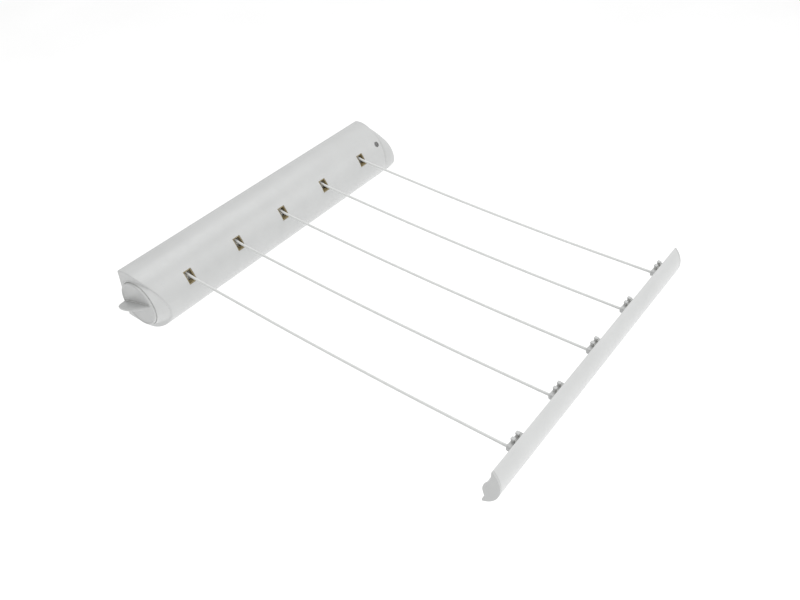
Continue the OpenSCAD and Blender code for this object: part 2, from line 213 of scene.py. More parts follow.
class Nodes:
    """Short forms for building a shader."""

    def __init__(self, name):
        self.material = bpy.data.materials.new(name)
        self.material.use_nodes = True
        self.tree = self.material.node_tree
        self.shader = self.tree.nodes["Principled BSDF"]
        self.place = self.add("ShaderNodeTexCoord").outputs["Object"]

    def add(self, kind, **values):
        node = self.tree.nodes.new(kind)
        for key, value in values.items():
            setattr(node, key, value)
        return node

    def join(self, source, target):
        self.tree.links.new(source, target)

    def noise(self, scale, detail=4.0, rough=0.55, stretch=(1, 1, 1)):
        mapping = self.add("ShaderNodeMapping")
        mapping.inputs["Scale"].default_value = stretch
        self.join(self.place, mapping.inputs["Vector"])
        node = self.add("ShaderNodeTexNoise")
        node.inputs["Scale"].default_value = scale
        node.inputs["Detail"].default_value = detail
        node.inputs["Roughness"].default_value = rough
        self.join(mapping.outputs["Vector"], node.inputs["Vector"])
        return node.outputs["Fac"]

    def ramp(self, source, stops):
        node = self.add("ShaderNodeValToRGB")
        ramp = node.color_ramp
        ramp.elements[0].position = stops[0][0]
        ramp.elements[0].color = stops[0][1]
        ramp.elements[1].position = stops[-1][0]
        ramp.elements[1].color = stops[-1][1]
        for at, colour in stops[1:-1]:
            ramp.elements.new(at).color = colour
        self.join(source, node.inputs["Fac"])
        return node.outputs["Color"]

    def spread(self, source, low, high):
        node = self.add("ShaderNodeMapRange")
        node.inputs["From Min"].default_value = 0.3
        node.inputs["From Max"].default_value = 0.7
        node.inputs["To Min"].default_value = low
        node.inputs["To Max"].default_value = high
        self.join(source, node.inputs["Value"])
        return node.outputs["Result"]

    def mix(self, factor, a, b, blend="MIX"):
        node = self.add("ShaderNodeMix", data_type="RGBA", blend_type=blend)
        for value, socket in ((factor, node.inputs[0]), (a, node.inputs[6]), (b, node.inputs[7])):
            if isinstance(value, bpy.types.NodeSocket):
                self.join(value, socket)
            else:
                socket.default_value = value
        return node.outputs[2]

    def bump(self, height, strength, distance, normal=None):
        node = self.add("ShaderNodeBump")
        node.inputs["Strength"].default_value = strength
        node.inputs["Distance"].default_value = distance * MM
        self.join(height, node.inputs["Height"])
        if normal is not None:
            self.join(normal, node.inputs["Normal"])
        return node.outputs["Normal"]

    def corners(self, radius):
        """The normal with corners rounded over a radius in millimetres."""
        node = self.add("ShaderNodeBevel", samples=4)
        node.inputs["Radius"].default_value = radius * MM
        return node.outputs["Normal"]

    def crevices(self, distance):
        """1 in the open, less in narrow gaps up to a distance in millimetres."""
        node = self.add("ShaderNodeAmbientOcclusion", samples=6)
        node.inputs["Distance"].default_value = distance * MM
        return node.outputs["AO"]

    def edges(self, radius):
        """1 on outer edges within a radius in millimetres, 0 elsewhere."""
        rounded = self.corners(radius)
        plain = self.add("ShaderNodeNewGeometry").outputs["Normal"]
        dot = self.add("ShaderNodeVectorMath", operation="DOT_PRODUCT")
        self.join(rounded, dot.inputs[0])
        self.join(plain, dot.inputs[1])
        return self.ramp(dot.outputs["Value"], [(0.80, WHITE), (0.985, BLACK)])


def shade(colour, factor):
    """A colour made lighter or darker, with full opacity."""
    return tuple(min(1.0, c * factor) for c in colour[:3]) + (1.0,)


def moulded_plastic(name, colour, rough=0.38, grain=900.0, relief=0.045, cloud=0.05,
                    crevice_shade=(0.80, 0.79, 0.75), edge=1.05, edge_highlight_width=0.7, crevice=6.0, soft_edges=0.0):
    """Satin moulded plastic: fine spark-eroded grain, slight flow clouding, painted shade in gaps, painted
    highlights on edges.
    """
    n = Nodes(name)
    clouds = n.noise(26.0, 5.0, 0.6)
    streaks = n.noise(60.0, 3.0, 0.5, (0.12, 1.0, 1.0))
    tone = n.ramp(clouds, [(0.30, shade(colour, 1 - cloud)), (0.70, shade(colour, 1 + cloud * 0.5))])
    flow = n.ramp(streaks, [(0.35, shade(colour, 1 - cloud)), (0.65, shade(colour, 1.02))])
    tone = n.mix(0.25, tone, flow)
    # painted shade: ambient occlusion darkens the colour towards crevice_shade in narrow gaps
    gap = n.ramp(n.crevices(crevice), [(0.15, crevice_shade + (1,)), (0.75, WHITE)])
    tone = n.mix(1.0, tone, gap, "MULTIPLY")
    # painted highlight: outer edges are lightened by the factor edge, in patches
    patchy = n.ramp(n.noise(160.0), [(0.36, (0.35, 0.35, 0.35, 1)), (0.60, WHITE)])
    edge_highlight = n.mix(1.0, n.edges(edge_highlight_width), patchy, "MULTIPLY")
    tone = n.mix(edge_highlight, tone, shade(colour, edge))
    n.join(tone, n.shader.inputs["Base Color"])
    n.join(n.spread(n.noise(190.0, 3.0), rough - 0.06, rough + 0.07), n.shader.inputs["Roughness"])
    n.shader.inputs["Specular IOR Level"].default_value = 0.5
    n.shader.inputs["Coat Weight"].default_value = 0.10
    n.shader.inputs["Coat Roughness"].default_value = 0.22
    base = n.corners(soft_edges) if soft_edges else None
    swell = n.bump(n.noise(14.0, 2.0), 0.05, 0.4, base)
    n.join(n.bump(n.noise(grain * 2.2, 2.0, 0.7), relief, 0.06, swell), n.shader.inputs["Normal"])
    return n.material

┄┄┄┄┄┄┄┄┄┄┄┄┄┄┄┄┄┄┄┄

→ The request
Extract each line from the listing above, please, and repeat it exactly.

→ Final result
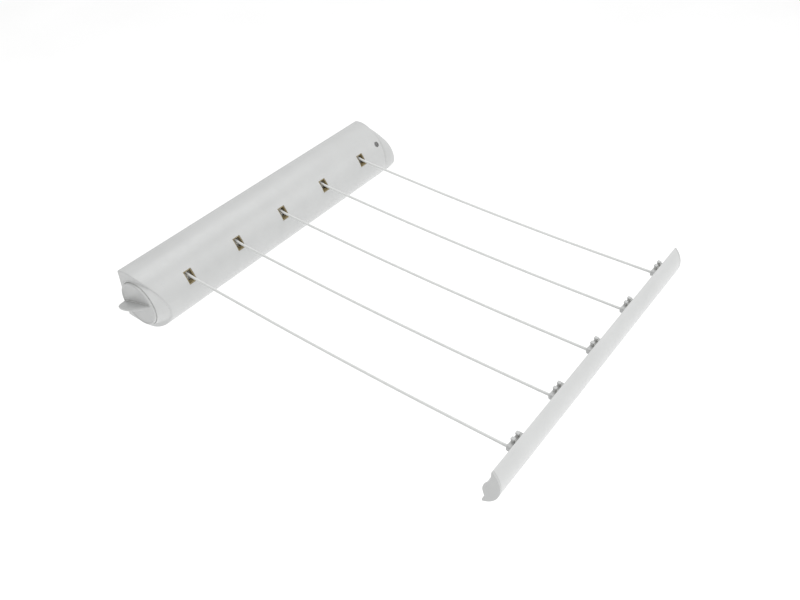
Continue the OpenSCAD and Blender code for this object: part 2, from line 213 of scene.py. More parts follow.
class Nodes:
    """Short forms for building a shader."""

    def __init__(self, name):
        self.material = bpy.data.materials.new(name)
        self.material.use_nodes = True
        self.tree = self.material.node_tree
        self.shader = self.tree.nodes["Principled BSDF"]
        self.place = self.add("ShaderNodeTexCoord").outputs["Object"]

    def add(self, kind, **values):
        node = self.tree.nodes.new(kind)
        for key, value in values.items():
            setattr(node, key, value)
        return node

    def join(self, source, target):
        self.tree.links.new(source, target)

    def noise(self, scale, detail=4.0, rough=0.55, stretch=(1, 1, 1)):
        mapping = self.add("ShaderNodeMapping")
        mapping.inputs["Scale"].default_value = stretch
        self.join(self.place, mapping.inputs["Vector"])
        node = self.add("ShaderNodeTexNoise")
        node.inputs["Scale"].default_value = scale
        node.inputs["Detail"].default_value = detail
        node.inputs["Roughness"].default_value = rough
        self.join(mapping.outputs["Vector"], node.inputs["Vector"])
        return node.outputs["Fac"]

    def ramp(self, source, stops):
        node = self.add("ShaderNodeValToRGB")
        ramp = node.color_ramp
        ramp.elements[0].position = stops[0][0]
        ramp.elements[0].color = stops[0][1]
        ramp.elements[1].position = stops[-1][0]
        ramp.elements[1].color = stops[-1][1]
        for at, colour in stops[1:-1]:
            ramp.elements.new(at).color = colour
        self.join(source, node.inputs["Fac"])
        return node.outputs["Color"]

    def spread(self, source, low, high):
        node = self.add("ShaderNodeMapRange")
        node.inputs["From Min"].default_value = 0.3
        node.inputs["From Max"].default_value = 0.7
        node.inputs["To Min"].default_value = low
        node.inputs["To Max"].default_value = high
        self.join(source, node.inputs["Value"])
        return node.outputs["Result"]

    def mix(self, factor, a, b, blend="MIX"):
        node = self.add("ShaderNodeMix", data_type="RGBA", blend_type=blend)
        for value, socket in ((factor, node.inputs[0]), (a, node.inputs[6]), (b, node.inputs[7])):
            if isinstance(value, bpy.types.NodeSocket):
                self.join(value, socket)
            else:
                socket.default_value = value
        return node.outputs[2]

    def bump(self, height, strength, distance, normal=None):
        node = self.add("ShaderNodeBump")
        node.inputs["Strength"].default_value = strength
        node.inputs["Distance"].default_value = distance * MM
        self.join(height, node.inputs["Height"])
        if normal is not None:
            self.join(normal, node.inputs["Normal"])
        return node.outputs["Normal"]

    def corners(self, radius):
        """The normal with corners rounded over a radius in millimetres."""
        node = self.add("ShaderNodeBevel", samples=4)
        node.inputs["Radius"].default_value = radius * MM
        return node.outputs["Normal"]

    def crevices(self, distance):
        """1 in the open, less in narrow gaps up to a distance in millimetres."""
        node = self.add("ShaderNodeAmbientOcclusion", samples=6)
        node.inputs["Distance"].default_value = distance * MM
        return node.outputs["AO"]

    def edges(self, radius):
        """1 on outer edges within a radius in millimetres, 0 elsewhere."""
        rounded = self.corners(radius)
        plain = self.add("ShaderNodeNewGeometry").outputs["Normal"]
        dot = self.add("ShaderNodeVectorMath", operation="DOT_PRODUCT")
        self.join(rounded, dot.inputs[0])
        self.join(plain, dot.inputs[1])
        return self.ramp(dot.outputs["Value"], [(0.80, WHITE), (0.985, BLACK)])


def shade(colour, factor):
    """A colour made lighter or darker, with full opacity."""
    return tuple(min(1.0, c * factor) for c in colour[:3]) + (1.0,)


def moulded_plastic(name, colour, rough=0.38, grain=900.0, relief=0.045, cloud=0.05,
                    crevice_shade=(0.80, 0.79, 0.75), edge=1.05, edge_highlight_width=0.7, crevice=6.0, soft_edges=0.0):
    """Satin moulded plastic: fine spark-eroded grain, slight flow clouding, painted shade in gaps, painted
    highlights on edges.
    """
    n = Nodes(name)
    clouds = n.noise(26.0, 5.0, 0.6)
    streaks = n.noise(60.0, 3.0, 0.5, (0.12, 1.0, 1.0))
    tone = n.ramp(clouds, [(0.30, shade(colour, 1 - cloud)), (0.70, shade(colour, 1 + cloud * 0.5))])
    flow = n.ramp(streaks, [(0.35, shade(colour, 1 - cloud)), (0.65, shade(colour, 1.02))])
    tone = n.mix(0.25, tone, flow)
    # painted shade: ambient occlusion darkens the colour towards crevice_shade in narrow gaps
    gap = n.ramp(n.crevices(crevice), [(0.15, crevice_shade + (1,)), (0.75, WHITE)])
    tone = n.mix(1.0, tone, gap, "MULTIPLY")
    # painted highlight: outer edges are lightened by the factor edge, in patches
    patchy = n.ramp(n.noise(160.0), [(0.36, (0.35, 0.35, 0.35, 1)), (0.60, WHITE)])
    edge_highlight = n.mix(1.0, n.edges(edge_highlight_width), patchy, "MULTIPLY")
    tone = n.mix(edge_highlight, tone, shade(colour, edge))
    n.join(tone, n.shader.inputs["Base Color"])
    n.join(n.spread(n.noise(190.0, 3.0), rough - 0.06, rough + 0.07), n.shader.inputs["Roughness"])
    n.shader.inputs["Specular IOR Level"].default_value = 0.5
    n.shader.inputs["Coat Weight"].default_value = 0.10
    n.shader.inputs["Coat Roughness"].default_value = 0.22
    base = n.corners(soft_edges) if soft_edges else None
    swell = n.bump(n.noise(14.0, 2.0), 0.05, 0.4, base)
    n.join(n.bump(n.noise(grain * 2.2, 2.0, 0.7), relief, 0.06, swell), n.shader.inputs["Normal"])
    return n.material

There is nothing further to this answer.